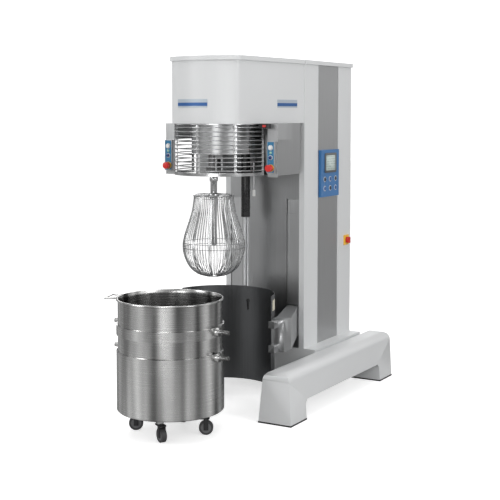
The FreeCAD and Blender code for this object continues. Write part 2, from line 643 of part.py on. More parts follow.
count = int(S.whisk_wires.number)
wires = [solid(f"wire_{i}", whisk_wire(2 * math.pi * (i + 0.5) / count), SPINDLE[0], SPINDLE_Y)
         for i in range(count)]
top_hoop = ring(S.whisk_ring, 2 * S.whisk_wire, SPINDLE[0], SPINDLE_Y, WHISK_RING)
SHAFT_END = COUPLING - S.whisk_shaft_long
middle = turned([(0, SHAFT_END), (S.whisk_shaft, SHAFT_END),
                 (S.whisk_shaft, COUPLING - 2 * S.whisk_shaft),
                 (S.coupling_radius, COUPLING), (0, COUPLING)],
                SPINDLE[0], SPINDLE_Y)
cap = rod(8 * S.whisk_wire, 3 * S.whisk_wire, SPINDLE[0], SPINDLE_Y, WHISK_BOTTOM - 1.5 * S.whisk_wire)
spoke = 2 * S.whisk_wire
spokes = [box((SPINDLE[0] - S.whisk_ring, SPINDLE[0] + S.whisk_ring), (SPINDLE_Y - spoke, SPINDLE_Y + spoke),
              (WHISK_RING - spoke, WHISK_RING + spoke)),
          box((SPINDLE[0] - spoke, SPINDLE[0] + spoke), (SPINDLE_Y - S.whisk_ring, SPINDLE_Y + S.whisk_ring),
              (WHISK_RING - spoke, WHISK_RING + spoke))]
doc.recompute()
node("whisk", solid("whisk", middle.Shape.multiFuse(
    [piece.Shape for piece in (top_hoop, cap, *spokes, *wires)])))


# Guard: a turning front cage and a closer-set fixed cage at the left, round the drum's axis
def cage(radius, start, sweep, rings, high, uprights):
    """Stacked hoop arcs over a flat bottom band, tied by flat uprights at the given angles."""
    low = HEAD - S.guard_tall
    pitch = (high - low - S.guard_band) / rings
    half = S.guard_band_thick / 2
    band = cut(sector(radius + half, S.guard_band, 0, DOCK, low, start, sweep),
               sector(radius - half, 3 * S.guard_band, 0, DOCK, low - S.guard_band, start - 5, sweep + 10))
    hoops = [ring(radius, S.guard_wire, 0, DOCK, low + S.guard_band + pitch * (i + 0.5), start, sweep)
             for i in range(rings)]
    posts = [cut(sector(radius + half, high - low, 0, DOCK, low, at - wide / 2, wide),
                 sector(radius - half, high - low + 2, 0, DOCK, low - 1, at - wide, 2 * wide))
             for at, wide in uprights]
    whole = join(band, *hoops, *posts)
    whole.Refine = False
    return whole


count, post_sweep = int(S.guard_rings.number), float(S.guard_post_sweep)
left = cage(GUARD - S.guard_left_inset, float(S.guard_left_start),
            float(S.guard_left_sweep), count + 3, HEAD,
            [(float(S.guard_left_start + share * S.guard_left_sweep), post_sweep)
             for share in (0.04, 0.96)])
rail_low = HEAD - S.rail_tall
rail = cut(sector(GUARD + S.rail_wide / 2, S.rail_tall, 0, DOCK, rail_low,
                  float(S.guard_left_start), S.rail_sweep),
           rod(GUARD - S.rail_wide / 2, 3 * S.rail_tall, 0, DOCK, rail_low - S.rail_tall))
node("guard_left", group(left, rail))
node("guard_front", cage(
    GUARD, float(S.guard_front_start), float(S.guard_front_sweep), count,
    HEAD - S.guard_top_gap,
    [(float(S.guard_front_start + share * S.guard_front_sweep), post_sweep)
     for share in (0.016, 0.36, 0.68, 0.984)]))

# Rear splash cover: a steel box that closes the underside of the head behind the guard
STRUT_LOW = HEAD - S.strut_drop
PIPE_LOW = HEAD - S.pipe_drop
STRUT = (-S.strut_across, COLUMN_FRONT - S.strut_back)
outside = box((-SPLASH_HALF, SPLASH_HALF), SPLASH, (SPLASH_LOW, HEAD))
inside = box((-(SPLASH_HALF - SHEET), SPLASH_HALF - SHEET), (SPLASH[0] + SHEET, SPLASH[1] - SHEET),
             (SPLASH_LOW + SHEET, HEAD + 1))
drum_side = rod(GUARD + 6 * S.part_gap, S.total_height, size(0), DOCK, SPLASH_LOW - 1)
strut_hole = rod(S.strut_radius, S.part_gap * 9, STRUT[0], STRUT[1], SPLASH_LOW - 2)
pipe_hole = rod(S.pipe_radius, S.part_gap * 9, size(0), STRUT[1], SPLASH_LOW - 2)
splash = cut(outside, inside, drum_side, strut_hole, pipe_hole)
node("strut_tube", cut(rod(S.strut_radius, S.strut_tall, *STRUT, STRUT_LOW),
                       rod(S.strut_radius - S.strut_wall, S.strut_tall,
                           *STRUT, STRUT_LOW - S.strut_wall)))
pipe = cut(rod(S.pipe_radius, SPLASH_LOW + S.pipe_lap - PIPE_LOW, 0, STRUT[1], PIPE_LOW),
           rod(S.pipe_radius / 2, S.strut_tall, 0, STRUT[1], PIPE_LOW - 1))
node("splash_cover", group(splash, pipe))

STATION_IN = GUARD + S.station_gap

# Guard switch: the box on the right station's bracket that senses the cage
STATION_Y = DOCK - S.station_back
node("guard_switch", box((GUARD + S.switch_gap, STATION_IN + S.station_wide / 3),
                         (STATION_Y - S.switch_deep, STATION_Y),
                         (HEAD - S.switch_tall, HEAD)))


# Operator stations: a hanging bracket and a switch box on each side of the guard
BOX_FRONT = DOCK - S.station_back - S.box_thick
BOX_LOW = HEAD - S.box_drop
BOX_X = (STATION_IN + S.box_inset, STATION_IN + S.station_wide - S.box_inset)
BUTTON_X = STATION_IN + S.station_wide / 2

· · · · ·

**Task statement**
Write the data back out verbatim.

**Worked answer**
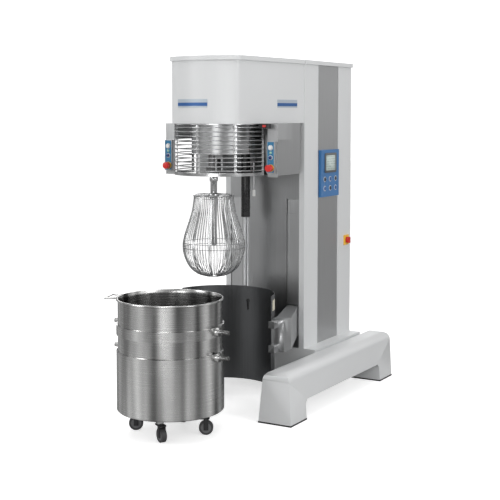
The FreeCAD and Blender code for this object continues. Write part 2, from line 643 of part.py on. More parts follow.
count = int(S.whisk_wires.number)
wires = [solid(f"wire_{i}", whisk_wire(2 * math.pi * (i + 0.5) / count), SPINDLE[0], SPINDLE_Y)
         for i in range(count)]
top_hoop = ring(S.whisk_ring, 2 * S.whisk_wire, SPINDLE[0], SPINDLE_Y, WHISK_RING)
SHAFT_END = COUPLING - S.whisk_shaft_long
middle = turned([(0, SHAFT_END), (S.whisk_shaft, SHAFT_END),
                 (S.whisk_shaft, COUPLING - 2 * S.whisk_shaft),
                 (S.coupling_radius, COUPLING), (0, COUPLING)],
                SPINDLE[0], SPINDLE_Y)
cap = rod(8 * S.whisk_wire, 3 * S.whisk_wire, SPINDLE[0], SPINDLE_Y, WHISK_BOTTOM - 1.5 * S.whisk_wire)
spoke = 2 * S.whisk_wire
spokes = [box((SPINDLE[0] - S.whisk_ring, SPINDLE[0] + S.whisk_ring), (SPINDLE_Y - spoke, SPINDLE_Y + spoke),
              (WHISK_RING - spoke, WHISK_RING + spoke)),
          box((SPINDLE[0] - spoke, SPINDLE[0] + spoke), (SPINDLE_Y - S.whisk_ring, SPINDLE_Y + S.whisk_ring),
              (WHISK_RING - spoke, WHISK_RING + spoke))]
doc.recompute()
node("whisk", solid("whisk", middle.Shape.multiFuse(
    [piece.Shape for piece in (top_hoop, cap, *spokes, *wires)])))


# Guard: a turning front cage and a closer-set fixed cage at the left, round the drum's axis
def cage(radius, start, sweep, rings, high, uprights):
    """Stacked hoop arcs over a flat bottom band, tied by flat uprights at the given angles."""
    low = HEAD - S.guard_tall
    pitch = (high - low - S.guard_band) / rings
    half = S.guard_band_thick / 2
    band = cut(sector(radius + half, S.guard_band, 0, DOCK, low, start, sweep),
               sector(radius - half, 3 * S.guard_band, 0, DOCK, low - S.guard_band, start - 5, sweep + 10))
    hoops = [ring(radius, S.guard_wire, 0, DOCK, low + S.guard_band + pitch * (i + 0.5), start, sweep)
             for i in range(rings)]
    posts = [cut(sector(radius + half, high - low, 0, DOCK, low, at - wide / 2, wide),
                 sector(radius - half, high - low + 2, 0, DOCK, low - 1, at - wide, 2 * wide))
             for at, wide in uprights]
    whole = join(band, *hoops, *posts)
    whole.Refine = False
    return whole


count, post_sweep = int(S.guard_rings.number), float(S.guard_post_sweep)
left = cage(GUARD - S.guard_left_inset, float(S.guard_left_start),
            float(S.guard_left_sweep), count + 3, HEAD,
            [(float(S.guard_left_start + share * S.guard_left_sweep), post_sweep)
             for share in (0.04, 0.96)])
rail_low = HEAD - S.rail_tall
rail = cut(sector(GUARD + S.rail_wide / 2, S.rail_tall, 0, DOCK, rail_low,
                  float(S.guard_left_start), S.rail_sweep),
           rod(GUARD - S.rail_wide / 2, 3 * S.rail_tall, 0, DOCK, rail_low - S.rail_tall))
node("guard_left", group(left, rail))
node("guard_front", cage(
    GUARD, float(S.guard_front_start), float(S.guard_front_sweep), count,
    HEAD - S.guard_top_gap,
    [(float(S.guard_front_start + share * S.guard_front_sweep), post_sweep)
     for share in (0.016, 0.36, 0.68, 0.984)]))

# Rear splash cover: a steel box that closes the underside of the head behind the guard
STRUT_LOW = HEAD - S.strut_drop
PIPE_LOW = HEAD - S.pipe_drop
STRUT = (-S.strut_across, COLUMN_FRONT - S.strut_back)
outside = box((-SPLASH_HALF, SPLASH_HALF), SPLASH, (SPLASH_LOW, HEAD))
inside = box((-(SPLASH_HALF - SHEET), SPLASH_HALF - SHEET), (SPLASH[0] + SHEET, SPLASH[1] - SHEET),
             (SPLASH_LOW + SHEET, HEAD + 1))
drum_side = rod(GUARD + 6 * S.part_gap, S.total_height, size(0), DOCK, SPLASH_LOW - 1)
strut_hole = rod(S.strut_radius, S.part_gap * 9, STRUT[0], STRUT[1], SPLASH_LOW - 2)
pipe_hole = rod(S.pipe_radius, S.part_gap * 9, size(0), STRUT[1], SPLASH_LOW - 2)
splash = cut(outside, inside, drum_side, strut_hole, pipe_hole)
node("strut_tube", cut(rod(S.strut_radius, S.strut_tall, *STRUT, STRUT_LOW),
                       rod(S.strut_radius - S.strut_wall, S.strut_tall,
                           *STRUT, STRUT_LOW - S.strut_wall)))
pipe = cut(rod(S.pipe_radius, SPLASH_LOW + S.pipe_lap - PIPE_LOW, 0, STRUT[1], PIPE_LOW),
           rod(S.pipe_radius / 2, S.strut_tall, 0, STRUT[1], PIPE_LOW - 1))
node("splash_cover", group(splash, pipe))

STATION_IN = GUARD + S.station_gap

# Guard switch: the box on the right station's bracket that senses the cage
STATION_Y = DOCK - S.station_back
node("guard_switch", box((GUARD + S.switch_gap, STATION_IN + S.station_wide / 3),
                         (STATION_Y - S.switch_deep, STATION_Y),
                         (HEAD - S.switch_tall, HEAD)))


# Operator stations: a hanging bracket and a switch box on each side of the guard
BOX_FRONT = DOCK - S.station_back - S.box_thick
BOX_LOW = HEAD - S.box_drop
BOX_X = (STATION_IN + S.box_inset, STATION_IN + S.station_wide - S.box_inset)
BUTTON_X = STATION_IN + S.station_wide / 2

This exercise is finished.